» DESCRIPTION OF THE TASK
Make an exact copy of the lines below.

» INFORMATION SHOWN
+ + + + +

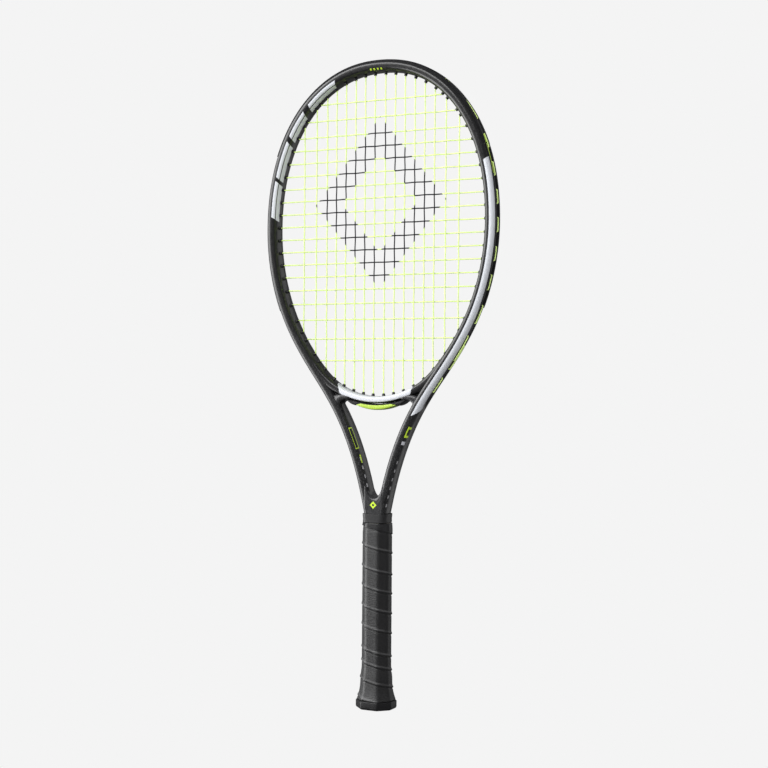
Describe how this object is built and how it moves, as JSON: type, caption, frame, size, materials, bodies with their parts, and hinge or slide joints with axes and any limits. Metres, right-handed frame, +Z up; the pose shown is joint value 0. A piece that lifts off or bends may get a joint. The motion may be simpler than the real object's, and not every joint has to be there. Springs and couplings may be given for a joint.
{
  "type": "tennis racket",
  "caption": "Strung junior tennis racket: hollow composite hoop with open throat, woven string bed, bumper guard and a wrapped octagonal handle.",
  "frame": {"origin": "middle of the butt end, on the plane of the butt cap's lower rim", "axes": "+Z up the racket from butt to tip, X across the face, the front of the face looks along -Y"},
  "size_m": [0.259, 0.0356, 0.66],
  "materials": {
    "frame_paint": "satin charcoal paint over carbon composite",
    "bridge_paint": "satin white paint over carbon composite",
    "black_nylon": "moulded nylon",
    "lime_plastic": "satin moulded",
    "string": "smooth monofilament",
    "handle_foam": "moulded foam",
    "cap_plastic": "moulded",
    "staple_steel": "bright wire",
    "grip": "embossed synthetic leather",
    "finishing_vinyl": "vinyl tape",
    "collar_rubber": "smooth"
  },
  "bodies": {
    "racket": {"frame_hairpin": "frame_paint", "throat_bridge": "bridge_paint", "bumper_guard": "black_nylon", "grommet_strip_left": "black_nylon", "grommet_strip_right": "black_nylon", "throat_grommet_strip": "black_nylon", "throat_insert": "lime_plastic", "main_string": "string", "cross_string": "string", "handle_shell_front": "handle_foam", "handle_shell_back": "handle_foam", "shank_plug_left": "handle_foam", "shank_plug_right": "handle_foam", "butt_cap": "cap_plastic", "cap_staple_left": "staple_steel", "cap_staple_right": "staple_steel", "grip_wrap": "grip", "finishing_tape": "finishing_vinyl"},
    "trap_door": {"trap_door": "cap_plastic"},
    "collar": {"rubber_collar": "collar_rubber"}
  },
  "joints": [
    {"name": "trap_door_pull", "type": "slide", "parent": "racket", "child": "trap_door", "axis": [0, 0, -1], "range_m": [0, 0.015]},
    {"name": "collar_slide", "type": "slide", "parent": "racket", "child": "collar", "axis": [0, 0, 1], "range_m": [0, 0.003]}
  ]
}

+ + + + +

» OUTPUT FOR THIS TASK
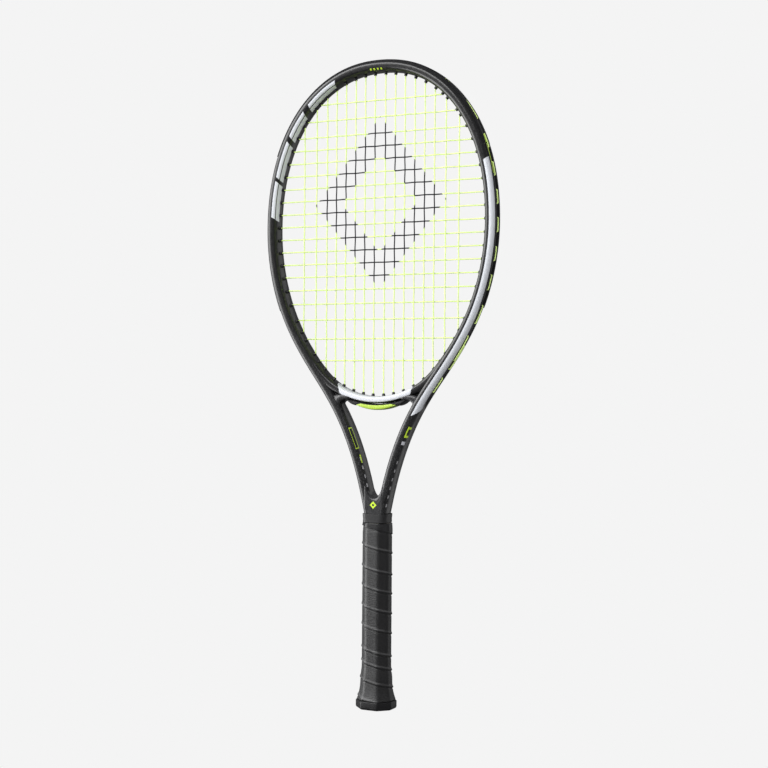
Describe how this object is built and how it moves, as JSON: type, caption, frame, size, materials, bodies with their parts, and hinge or slide joints with axes and any limits. Metres, right-handed frame, +Z up; the pose shown is joint value 0. A piece that lifts off or bends may get a joint. The motion may be simpler than the real object's, and not every joint has to be there. Springs and couplings may be given for a joint.
{
  "type": "tennis racket",
  "caption": "Strung junior tennis racket: hollow composite hoop with open throat, woven string bed, bumper guard and a wrapped octagonal handle.",
  "frame": {"origin": "middle of the butt end, on the plane of the butt cap's lower rim", "axes": "+Z up the racket from butt to tip, X across the face, the front of the face looks along -Y"},
  "size_m": [0.259, 0.0356, 0.66],
  "materials": {
    "frame_paint": "satin charcoal paint over carbon composite",
    "bridge_paint": "satin white paint over carbon composite",
    "black_nylon": "moulded nylon",
    "lime_plastic": "satin moulded",
    "string": "smooth monofilament",
    "handle_foam": "moulded foam",
    "cap_plastic": "moulded",
    "staple_steel": "bright wire",
    "grip": "embossed synthetic leather",
    "finishing_vinyl": "vinyl tape",
    "collar_rubber": "smooth"
  },
  "bodies": {
    "racket": {"frame_hairpin": "frame_paint", "throat_bridge": "bridge_paint", "bumper_guard": "black_nylon", "grommet_strip_left": "black_nylon", "grommet_strip_right": "black_nylon", "throat_grommet_strip": "black_nylon", "throat_insert": "lime_plastic", "main_string": "string", "cross_string": "string", "handle_shell_front": "handle_foam", "handle_shell_back": "handle_foam", "shank_plug_left": "handle_foam", "shank_plug_right": "handle_foam", "butt_cap": "cap_plastic", "cap_staple_left": "staple_steel", "cap_staple_right": "staple_steel", "grip_wrap": "grip", "finishing_tape": "finishing_vinyl"},
    "trap_door": {"trap_door": "cap_plastic"},
    "collar": {"rubber_collar": "collar_rubber"}
  },
  "joints": [
    {"name": "trap_door_pull", "type": "slide", "parent": "racket", "child": "trap_door", "axis": [0, 0, -1], "range_m": [0, 0.015]},
    {"name": "collar_slide", "type": "slide", "parent": "racket", "child": "collar", "axis": [0, 0, 1], "range_m": [0, 0.003]}
  ]
}